Under these circumstances, one would have expected the mullahs in the Assembly of Experts to immediately declare a new Supreme Leader to take control. The IRGC certainly demanded that, and insisted that the council appoint Khamenei's son Mojtaba – and when that didn't happen immediately, the news agencies they controlled announced that Mojtaba got the job. Yesterday, however, the Assembly of Experts refuted that, and other state-controlled news services claimed that no decision had been made. It had the makings of a power struggle within the regime over control of the state. Did that belong to the mullahs or to the IRGC?
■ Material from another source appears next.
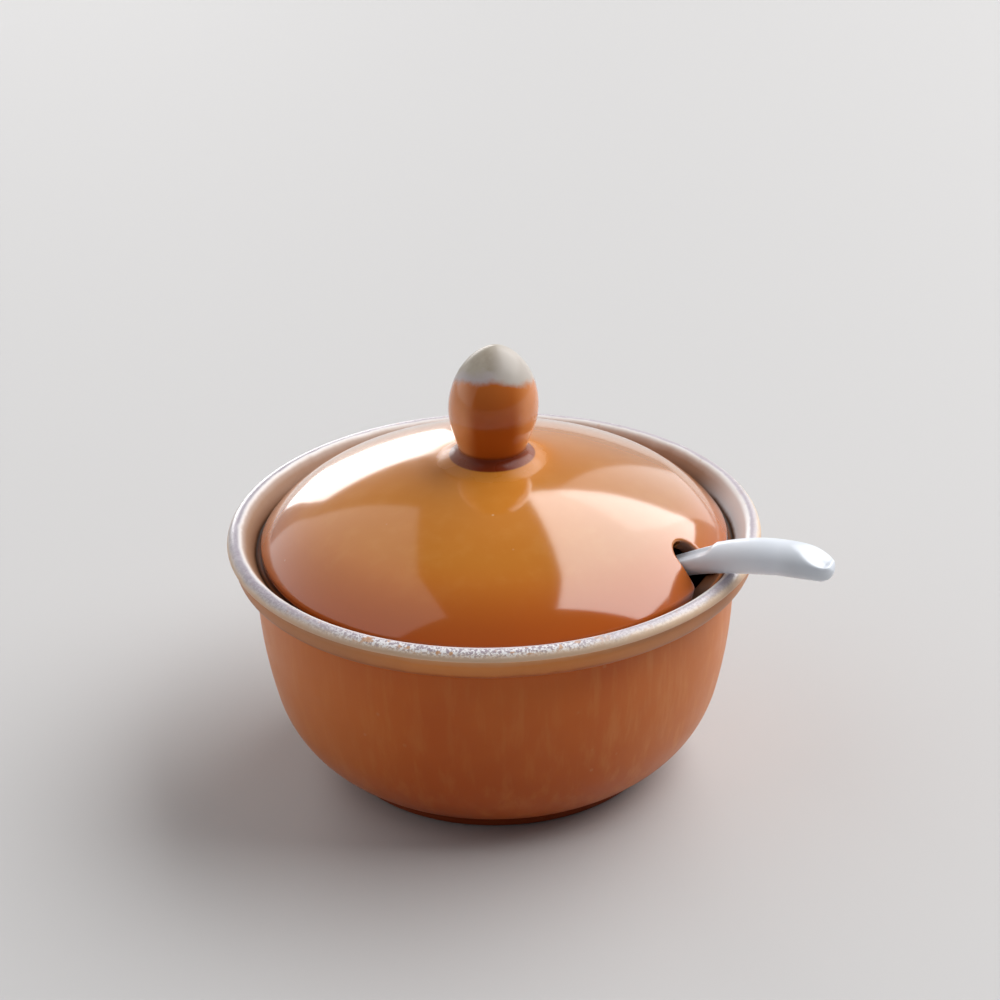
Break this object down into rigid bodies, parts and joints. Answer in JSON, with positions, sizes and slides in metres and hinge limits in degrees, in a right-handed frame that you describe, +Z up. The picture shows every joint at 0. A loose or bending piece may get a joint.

This morning, Reuters reports that the conflict has boiled over into public view, and that Nepo Babytollah may not be on the mullahs' bingo cards:
~Snip~
Let me point out at this time that no one has seen Mojtaba in public since the start of the war. It's not clear that he survived the strike on Khamenei's palace, which killed his father as well as Mojtaba's wife.
~Snip~
Mojtaba might be of more use to the IRGC dead rather than alive anyway. Their rush to force his appointment reflects their desire to control the throne. They groomed Mojtaba for that role and hoped to push him into it in a normal succession. In this crisis, they can use a dead man as a theocratic skin to legitimize a flat-out military junta. Even if Mojtaba is still alive, it's now clear that the mullahs see the same threat emerging from the IRGC.
~Snip~
If the IRGC seizes full power, that's a bad but temporary development. The IRGC is more vulnerable as an institution to outside destruction than a theocracy that claims a divine grant of authority. The abrupt shift from a "mission from God" to "we have the guns" regime will accelerate popular outrage and likely peel off competing armed forces, leading to a chaotic collapse. The IRGC wants Mojtaba as cover to claim both ... but even that won't last long, under the circumstances, and the mullahs clearly don't want to get cut out of power.
With all of this going on, it may not be much longer before the collapse comes. Let's hope that the Iranian people can seize that moment and take back their country and their destiny.
Commentary:
It was Bagdad Bob in Iraq. Do we call this guy Tehran Timmy?
Same bombastic lying and posturing, just a different address.
It seems inappropriate that the guy who supposedly has the divine right of succession has to be appointed by a Council of Experts.
This goes back to Shia vs Sunni schism, inherited rule or not. IGRC will have the last say, and they want Mojtaba because what they care most about is protecting their wealth and investments.
It’s increasingly unlikely the IRGC will have much military muscle left after nearly every tank, truck, aircraft, jeep, and trailer have been destroyed. There’s currently talk of bringing in B52’a to destroy IRGC formations and equipment in detail, now that we have complete air supremacy.